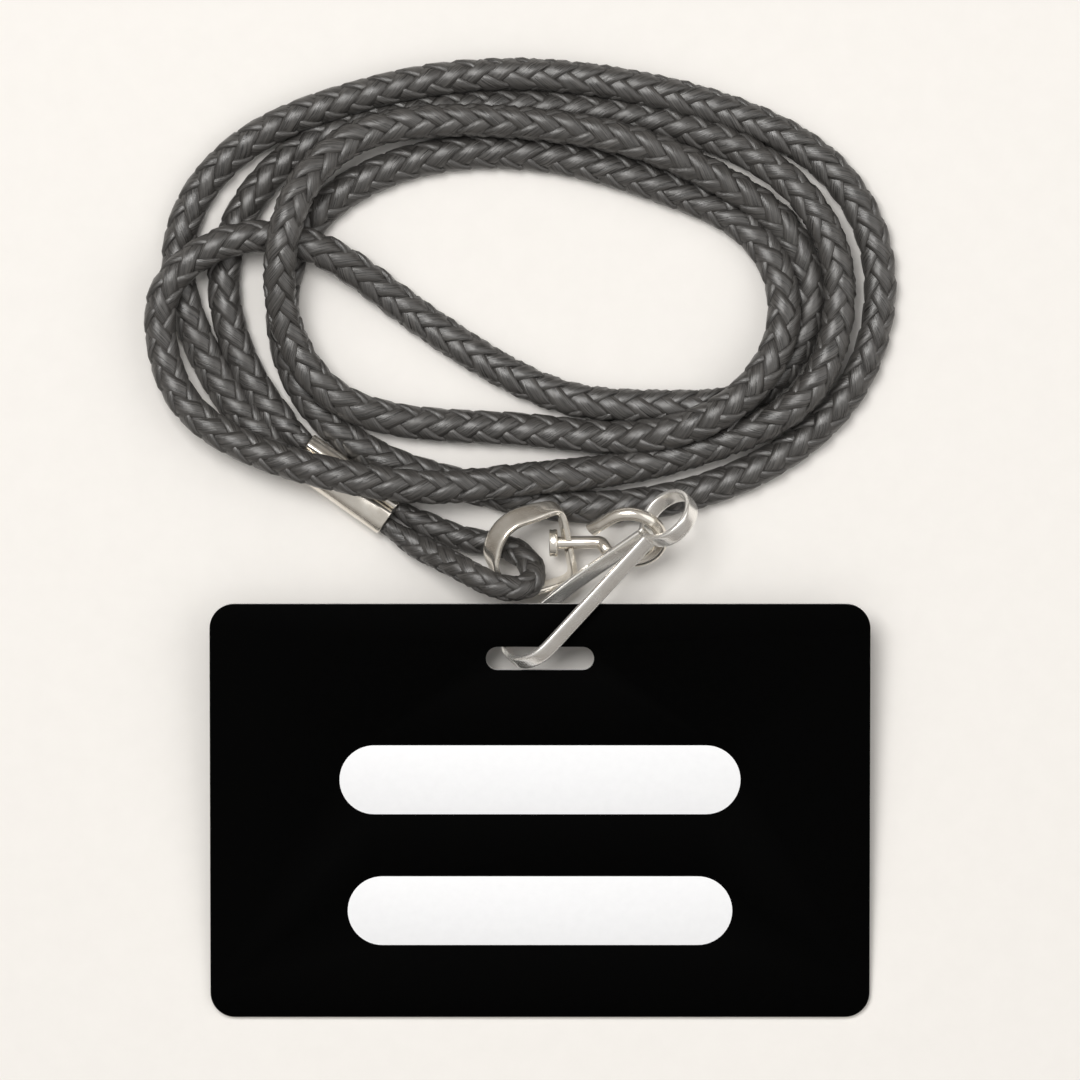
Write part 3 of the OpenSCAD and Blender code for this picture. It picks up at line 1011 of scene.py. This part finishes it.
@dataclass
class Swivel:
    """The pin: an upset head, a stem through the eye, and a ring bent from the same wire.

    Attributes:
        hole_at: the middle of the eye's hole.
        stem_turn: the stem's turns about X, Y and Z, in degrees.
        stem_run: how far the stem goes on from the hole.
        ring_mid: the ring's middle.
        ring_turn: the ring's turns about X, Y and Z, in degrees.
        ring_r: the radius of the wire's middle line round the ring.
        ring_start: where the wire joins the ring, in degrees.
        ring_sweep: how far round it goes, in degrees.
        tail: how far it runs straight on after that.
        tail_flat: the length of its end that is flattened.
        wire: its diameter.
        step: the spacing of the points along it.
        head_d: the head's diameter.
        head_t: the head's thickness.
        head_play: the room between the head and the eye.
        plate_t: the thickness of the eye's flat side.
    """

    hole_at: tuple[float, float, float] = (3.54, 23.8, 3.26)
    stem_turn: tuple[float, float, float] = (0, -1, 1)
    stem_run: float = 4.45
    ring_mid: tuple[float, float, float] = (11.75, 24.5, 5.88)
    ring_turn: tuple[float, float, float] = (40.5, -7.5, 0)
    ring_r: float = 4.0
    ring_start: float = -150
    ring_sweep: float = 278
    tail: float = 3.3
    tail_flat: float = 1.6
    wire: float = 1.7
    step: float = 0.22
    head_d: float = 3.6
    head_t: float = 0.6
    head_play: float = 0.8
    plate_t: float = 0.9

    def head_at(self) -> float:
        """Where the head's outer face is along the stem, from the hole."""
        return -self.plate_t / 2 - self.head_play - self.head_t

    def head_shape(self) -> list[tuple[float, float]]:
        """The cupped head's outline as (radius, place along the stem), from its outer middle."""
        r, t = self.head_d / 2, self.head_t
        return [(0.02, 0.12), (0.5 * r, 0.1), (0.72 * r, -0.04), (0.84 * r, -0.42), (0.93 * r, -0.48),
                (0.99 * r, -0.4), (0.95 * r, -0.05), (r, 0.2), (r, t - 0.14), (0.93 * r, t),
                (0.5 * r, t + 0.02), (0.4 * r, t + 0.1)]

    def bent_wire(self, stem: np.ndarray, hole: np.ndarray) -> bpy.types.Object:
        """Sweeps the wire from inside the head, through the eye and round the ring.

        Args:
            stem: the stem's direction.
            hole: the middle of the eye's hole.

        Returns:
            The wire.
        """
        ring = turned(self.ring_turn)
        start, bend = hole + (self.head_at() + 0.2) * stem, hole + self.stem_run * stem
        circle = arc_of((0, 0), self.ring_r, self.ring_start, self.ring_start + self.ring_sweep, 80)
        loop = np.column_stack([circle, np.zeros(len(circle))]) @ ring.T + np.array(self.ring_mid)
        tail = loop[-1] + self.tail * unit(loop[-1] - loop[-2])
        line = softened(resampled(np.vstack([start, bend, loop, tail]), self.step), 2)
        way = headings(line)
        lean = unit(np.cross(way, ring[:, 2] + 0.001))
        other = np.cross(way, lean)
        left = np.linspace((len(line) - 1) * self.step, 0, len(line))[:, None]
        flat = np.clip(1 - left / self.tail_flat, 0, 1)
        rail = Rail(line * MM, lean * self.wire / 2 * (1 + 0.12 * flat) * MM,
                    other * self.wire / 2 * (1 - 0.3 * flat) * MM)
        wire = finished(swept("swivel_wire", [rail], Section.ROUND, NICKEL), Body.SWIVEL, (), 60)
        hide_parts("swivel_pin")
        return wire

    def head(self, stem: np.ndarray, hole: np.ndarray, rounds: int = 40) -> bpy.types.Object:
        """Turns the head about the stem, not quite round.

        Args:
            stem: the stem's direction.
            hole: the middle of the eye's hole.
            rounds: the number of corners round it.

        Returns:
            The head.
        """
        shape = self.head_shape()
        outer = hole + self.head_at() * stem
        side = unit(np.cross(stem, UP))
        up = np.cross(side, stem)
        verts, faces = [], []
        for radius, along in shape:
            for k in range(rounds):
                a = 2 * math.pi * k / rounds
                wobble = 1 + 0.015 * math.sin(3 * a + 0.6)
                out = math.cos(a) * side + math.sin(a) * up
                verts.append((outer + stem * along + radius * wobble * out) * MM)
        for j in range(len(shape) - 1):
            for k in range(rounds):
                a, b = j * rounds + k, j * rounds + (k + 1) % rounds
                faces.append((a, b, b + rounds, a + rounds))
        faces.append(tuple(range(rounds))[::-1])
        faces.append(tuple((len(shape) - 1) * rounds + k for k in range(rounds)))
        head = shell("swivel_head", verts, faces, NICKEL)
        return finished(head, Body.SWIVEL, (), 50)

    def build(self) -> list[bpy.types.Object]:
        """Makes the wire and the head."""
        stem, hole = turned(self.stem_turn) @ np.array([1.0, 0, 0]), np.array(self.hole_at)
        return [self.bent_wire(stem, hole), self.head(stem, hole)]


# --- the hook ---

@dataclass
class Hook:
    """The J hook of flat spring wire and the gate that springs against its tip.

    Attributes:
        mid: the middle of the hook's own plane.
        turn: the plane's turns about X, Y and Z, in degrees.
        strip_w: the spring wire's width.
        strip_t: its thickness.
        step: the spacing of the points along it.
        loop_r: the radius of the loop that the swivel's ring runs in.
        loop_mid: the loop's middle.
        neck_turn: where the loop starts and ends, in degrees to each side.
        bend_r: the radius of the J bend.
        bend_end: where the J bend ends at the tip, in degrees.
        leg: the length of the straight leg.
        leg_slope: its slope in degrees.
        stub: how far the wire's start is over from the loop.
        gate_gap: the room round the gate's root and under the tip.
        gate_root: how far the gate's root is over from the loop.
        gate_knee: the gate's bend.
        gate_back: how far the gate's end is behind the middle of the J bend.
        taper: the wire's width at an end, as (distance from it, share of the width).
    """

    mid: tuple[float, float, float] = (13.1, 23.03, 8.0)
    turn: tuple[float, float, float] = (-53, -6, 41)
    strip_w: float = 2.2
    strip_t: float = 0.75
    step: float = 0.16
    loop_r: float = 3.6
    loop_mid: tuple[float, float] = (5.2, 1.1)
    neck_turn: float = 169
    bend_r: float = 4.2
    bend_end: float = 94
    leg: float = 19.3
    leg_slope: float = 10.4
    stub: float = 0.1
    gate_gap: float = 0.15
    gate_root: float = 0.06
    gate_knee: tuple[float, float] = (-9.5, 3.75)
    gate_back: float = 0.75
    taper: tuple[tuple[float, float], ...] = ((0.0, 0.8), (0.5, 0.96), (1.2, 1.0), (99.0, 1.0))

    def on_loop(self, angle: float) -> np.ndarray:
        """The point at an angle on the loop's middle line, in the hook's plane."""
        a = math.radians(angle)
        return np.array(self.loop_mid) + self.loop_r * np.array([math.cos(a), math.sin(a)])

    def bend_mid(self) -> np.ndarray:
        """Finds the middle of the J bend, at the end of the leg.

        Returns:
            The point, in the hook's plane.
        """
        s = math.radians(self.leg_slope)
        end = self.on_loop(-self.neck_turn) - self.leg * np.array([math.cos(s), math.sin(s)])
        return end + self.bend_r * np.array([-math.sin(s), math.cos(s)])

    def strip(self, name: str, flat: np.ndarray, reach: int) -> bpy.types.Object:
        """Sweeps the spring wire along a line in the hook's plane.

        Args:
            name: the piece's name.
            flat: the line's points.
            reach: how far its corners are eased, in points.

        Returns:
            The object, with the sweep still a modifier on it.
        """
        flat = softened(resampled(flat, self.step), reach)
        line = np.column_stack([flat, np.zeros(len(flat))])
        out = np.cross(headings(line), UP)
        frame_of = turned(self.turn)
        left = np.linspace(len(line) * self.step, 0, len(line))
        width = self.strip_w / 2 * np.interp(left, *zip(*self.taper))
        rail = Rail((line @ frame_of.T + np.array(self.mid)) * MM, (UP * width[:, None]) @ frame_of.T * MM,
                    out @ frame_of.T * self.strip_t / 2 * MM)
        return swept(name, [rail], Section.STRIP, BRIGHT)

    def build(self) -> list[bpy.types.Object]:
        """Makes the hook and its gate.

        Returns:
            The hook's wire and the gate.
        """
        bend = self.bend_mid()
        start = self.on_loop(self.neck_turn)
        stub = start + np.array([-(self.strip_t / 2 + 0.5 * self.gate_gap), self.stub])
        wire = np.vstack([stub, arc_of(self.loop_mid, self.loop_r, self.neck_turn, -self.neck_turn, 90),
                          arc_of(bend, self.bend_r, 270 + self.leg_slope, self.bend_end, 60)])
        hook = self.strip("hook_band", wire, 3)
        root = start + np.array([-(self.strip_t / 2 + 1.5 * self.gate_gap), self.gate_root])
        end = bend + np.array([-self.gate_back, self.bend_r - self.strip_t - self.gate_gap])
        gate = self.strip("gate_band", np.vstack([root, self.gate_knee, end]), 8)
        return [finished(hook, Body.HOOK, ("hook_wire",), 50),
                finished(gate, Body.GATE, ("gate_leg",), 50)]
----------
→ **Task directions**
Without changing anything, quote the lines from the top of the data to the line that contains "the same wire.", including that line.

→ **Finished exercise**
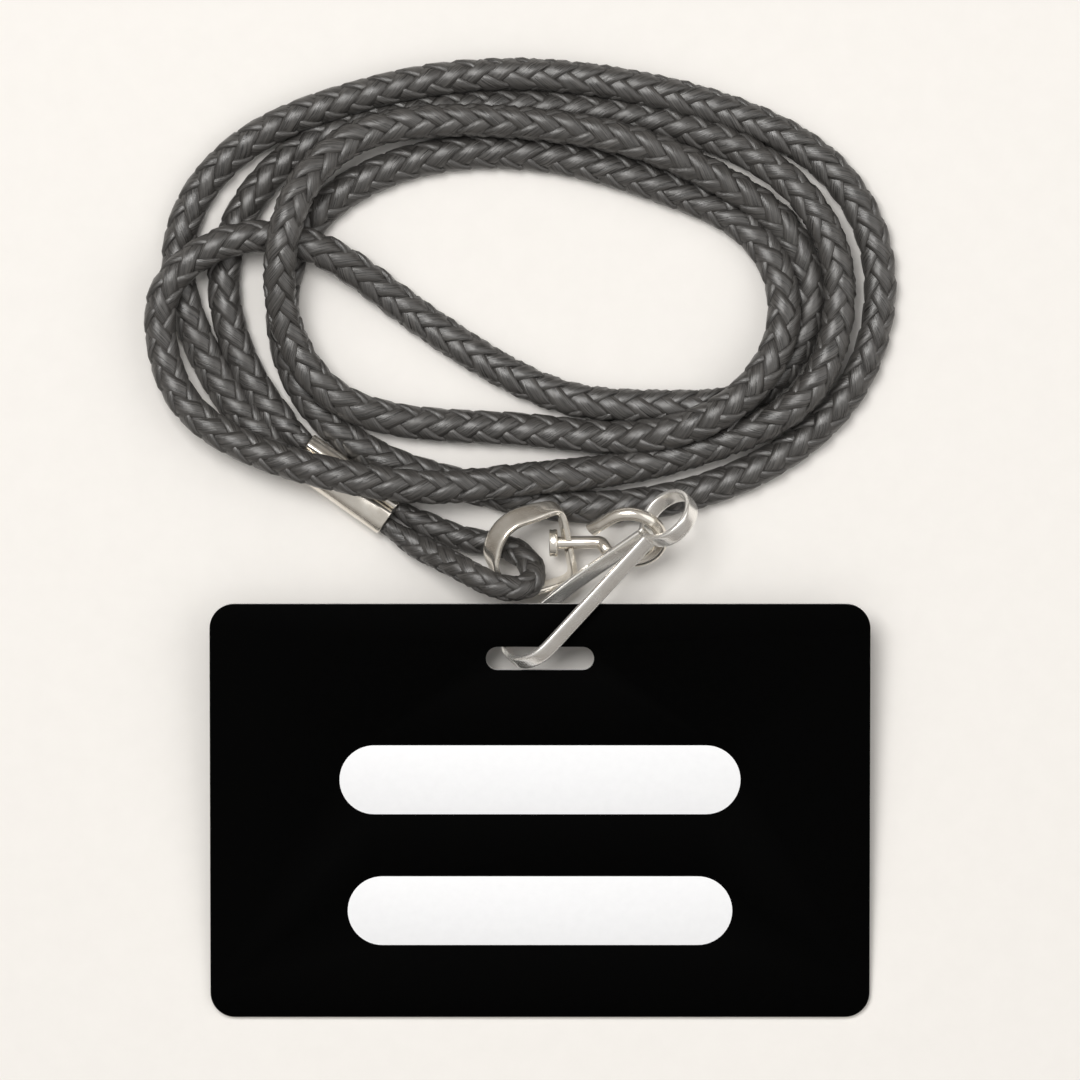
Write part 3 of the OpenSCAD and Blender code for this picture. It picks up at line 1011 of scene.py. This part finishes it.
@dataclass
class Swivel:
    """The pin: an upset head, a stem through the eye, and a ring bent from the same wire.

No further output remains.